= Oscar Mogollon =

Education visionary

Oscar Mogollón Jaimes (1940 – 18 October 2009) was a Colombian educator. He was an education visionary of the late 20th century who pioneered the Escuela Nueva model and the Active school approach, educational models that have been used to improve the quality of education of the poorest children around the world.

== Biography ==
Mogollón was born in the city of Pamplona, Colombia where he studied Psychopedagogy at the University of Pamplona. Mogollón pioneered the creation of Escuela Nueva and the Active schools
approach, which are successful educational models that expanded throughout Colombia, Latin America, and Africa. Mogollón devoted his entire life to creating new ways of improving the quality of education of the poorest children in the most impoverished rural communities. His ideas and educational models changed the lives of millions of children around the world. Mogollón died of cancer in 2009, but his educational models are still widely used by international organizations around the world.

== Career ==
Mogollón was a pedagogue that started his career as a teacher in rural Colombia in 1964. He managed to take into practice the principles of Active school and he proved that it was possible to deliver a better quality of education to the children of the most impoverished areas. By his own initiative, Mogollón organized the teachers of more than 100 schools to build and develop strategies together that would change the conditions of education in Colombia. Later in 1976, with Vicky Colbert and Beryl Levinger, created Escuela Nueva, which has been key in the improvement of education in Latin America.

Mogollón held important positions within the Ministry of National Education (Colombia), and kept developing methodologic strategies to improve quality of education. Having been a teacher himself, Oscar knew that a successful school required successful teachers, so he formed a work force of competent teachers able to attend the diverse problems of the rural school. He also created teacher´s circles, where teachers helped other teachers build their knowledge and where everyone shared their thoughts. He found new ways to keep track of the teachers work, he encouraged the visits of inspectors and technical support, but not to control the teachers, but to support them in their work, he called this "acompañamiento pedagogico" or educational support. With this idea, the teachers in the most remote geographical areas started to feel the need of networking with the outside world, to be able to share their doubts and get some feedback on their work. He also motivated guided teacher internships, in which the teachers were able to see examples of how other schools solved the same problems.
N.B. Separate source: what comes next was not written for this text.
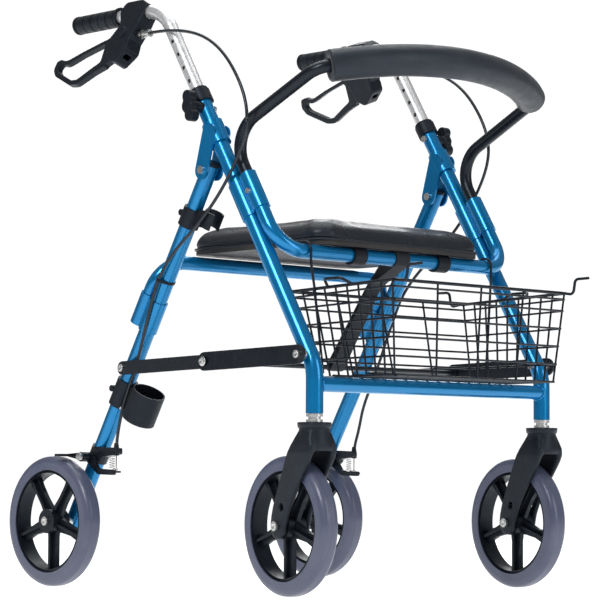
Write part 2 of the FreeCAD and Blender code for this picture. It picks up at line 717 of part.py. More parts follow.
def hub_tube(name):
    """Spacer tube between the two bearings."""
    return cut(name, across(name + "_outside", 11, Vector(0, 0, 0), HUB_HALF - 7),
               across(name + "_bore", 6, Vector(0, 0, 0), HUB_HALF - 7))


def tyre(name):
    """Soft tyre with a rounded tread, about the origin, axle along X."""
    body = new_body(name)
    sketch = new_sketch(body, "XY_Plane")
    crown = [(-TYRE_HALF, 80), (-13, 80), (-13, RIM_R), (13, RIM_R), (13, 80), (TYRE_HALF, 80),
             (TYRE_HALF, TYRE_R), (-TYRE_HALF, TYRE_R)]
    sketch_outline(sketch, crown, [0.7, 0, 0, 0, 0, 0.7, 10, 10])
    revolve(body, sketch, ("H_Axis",))
    return body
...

This was also an opportunity to generate new ways of teaching and learning.

Later while working for AED (non-profit) as international Consultant for education in Guatemala, Nicaragua, Peru, Equatorial Guinea, he applied his experiences in Colombia and adapted the Colombian model to the needs, aspirations, contexts and interest of each country. The governments of many countries gave several awards to Mogollón for his successful efforts in improving the quality of education of the poorest areas.
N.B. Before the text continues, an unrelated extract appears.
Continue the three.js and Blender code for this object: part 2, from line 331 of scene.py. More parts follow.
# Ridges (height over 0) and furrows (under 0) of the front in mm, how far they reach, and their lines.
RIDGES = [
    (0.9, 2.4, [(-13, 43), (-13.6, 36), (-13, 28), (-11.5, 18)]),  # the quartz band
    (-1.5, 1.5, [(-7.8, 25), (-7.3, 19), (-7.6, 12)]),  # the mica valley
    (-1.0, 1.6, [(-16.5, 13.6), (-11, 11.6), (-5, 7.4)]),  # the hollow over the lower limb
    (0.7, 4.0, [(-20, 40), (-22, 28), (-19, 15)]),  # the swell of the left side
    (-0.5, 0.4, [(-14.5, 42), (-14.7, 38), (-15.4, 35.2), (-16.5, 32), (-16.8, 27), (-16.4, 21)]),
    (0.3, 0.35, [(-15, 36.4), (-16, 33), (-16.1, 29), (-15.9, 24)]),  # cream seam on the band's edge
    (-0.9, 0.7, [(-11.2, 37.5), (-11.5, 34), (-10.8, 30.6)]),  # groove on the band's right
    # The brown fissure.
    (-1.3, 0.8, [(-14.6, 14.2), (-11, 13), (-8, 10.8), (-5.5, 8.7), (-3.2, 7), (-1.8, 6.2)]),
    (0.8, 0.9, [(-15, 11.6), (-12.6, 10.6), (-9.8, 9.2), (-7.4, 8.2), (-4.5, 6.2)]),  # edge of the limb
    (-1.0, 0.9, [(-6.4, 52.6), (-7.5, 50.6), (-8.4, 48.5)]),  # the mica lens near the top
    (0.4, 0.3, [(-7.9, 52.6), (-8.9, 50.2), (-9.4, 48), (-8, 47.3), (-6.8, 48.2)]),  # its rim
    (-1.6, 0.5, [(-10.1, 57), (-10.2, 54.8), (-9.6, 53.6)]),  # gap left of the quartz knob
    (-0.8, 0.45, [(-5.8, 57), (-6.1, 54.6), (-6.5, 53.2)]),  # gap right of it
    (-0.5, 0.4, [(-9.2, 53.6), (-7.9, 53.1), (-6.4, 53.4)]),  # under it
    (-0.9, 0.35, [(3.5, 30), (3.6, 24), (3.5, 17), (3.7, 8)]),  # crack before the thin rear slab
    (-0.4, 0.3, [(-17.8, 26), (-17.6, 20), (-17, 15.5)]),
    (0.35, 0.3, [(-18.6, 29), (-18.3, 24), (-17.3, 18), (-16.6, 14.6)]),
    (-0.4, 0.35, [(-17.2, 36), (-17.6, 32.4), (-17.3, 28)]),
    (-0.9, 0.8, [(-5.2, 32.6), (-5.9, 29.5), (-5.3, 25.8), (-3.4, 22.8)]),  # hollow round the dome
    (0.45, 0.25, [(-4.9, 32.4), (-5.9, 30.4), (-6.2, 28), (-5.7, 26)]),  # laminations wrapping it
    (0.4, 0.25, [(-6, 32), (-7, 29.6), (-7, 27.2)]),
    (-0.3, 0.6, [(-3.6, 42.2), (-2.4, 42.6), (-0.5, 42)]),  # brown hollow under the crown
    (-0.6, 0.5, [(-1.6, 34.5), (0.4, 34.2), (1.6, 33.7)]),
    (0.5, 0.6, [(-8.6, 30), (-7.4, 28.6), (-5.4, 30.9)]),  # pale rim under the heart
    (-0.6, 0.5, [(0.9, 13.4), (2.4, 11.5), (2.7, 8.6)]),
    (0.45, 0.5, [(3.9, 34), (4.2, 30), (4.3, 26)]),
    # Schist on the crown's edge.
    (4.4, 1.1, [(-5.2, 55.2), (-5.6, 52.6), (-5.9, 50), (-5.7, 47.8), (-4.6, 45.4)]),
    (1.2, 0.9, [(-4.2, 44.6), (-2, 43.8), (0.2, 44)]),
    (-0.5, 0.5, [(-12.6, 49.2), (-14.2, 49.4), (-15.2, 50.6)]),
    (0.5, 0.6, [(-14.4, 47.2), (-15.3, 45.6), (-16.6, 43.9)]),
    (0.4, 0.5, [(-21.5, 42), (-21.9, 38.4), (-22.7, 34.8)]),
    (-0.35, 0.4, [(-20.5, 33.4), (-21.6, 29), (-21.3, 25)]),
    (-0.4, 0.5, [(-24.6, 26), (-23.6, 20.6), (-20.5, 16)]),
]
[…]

== Improving the quality of education ==
Knowing the limitations of a rural school and taking them into consideration, Mogollón started to innovate strategies to customize the learning process for each boy and girl according to their individual needs. He started to think about the conditions of the rural teacher and he highlighted the need of training teachers constantly in order to revitalize their skills and knowledge and to improve their personal and professional growth, and that way create engagement and commitment from the teachers to the school.

Mogollón´s thoughts were focused on building a rural school that would answer the problems of low quality, inequality, low coverage and internal deficiency. This is the reason he focused in rural teachers, and knowing that it was difficult to measure the quality of a teacher, specially in the most impoverished areas, he developed methods that raised the enthusiasm of teachers, as they became more involved in the school and interested in their own learning. He worked intensively to improve the conditions in which they work and to improve their social image.

Mogollón changed the ways of thinking and attitude of teachers in Latin America and Africa, making them realize the key role they play in the quality of learning. He made visible the teachers of the most geographically remote areas, bringing them pedagogic tools to address the need of the multigrade school. He brought to the teachers tools that made them able to analyze deep conceptualizations of evolutive psychology, and learning psychology, didactic and learning strategies integrated in practice, in the classroom and community. He frequently quoted Paulo Freire, saying "No one is born ? [sic]formed: it is through self-experience in the world that we become what we are." Inspired by Freire and other renowned pedagogues, he encouraged teachers to share experiences, learn from one another and to build new knowledge from their daily practice.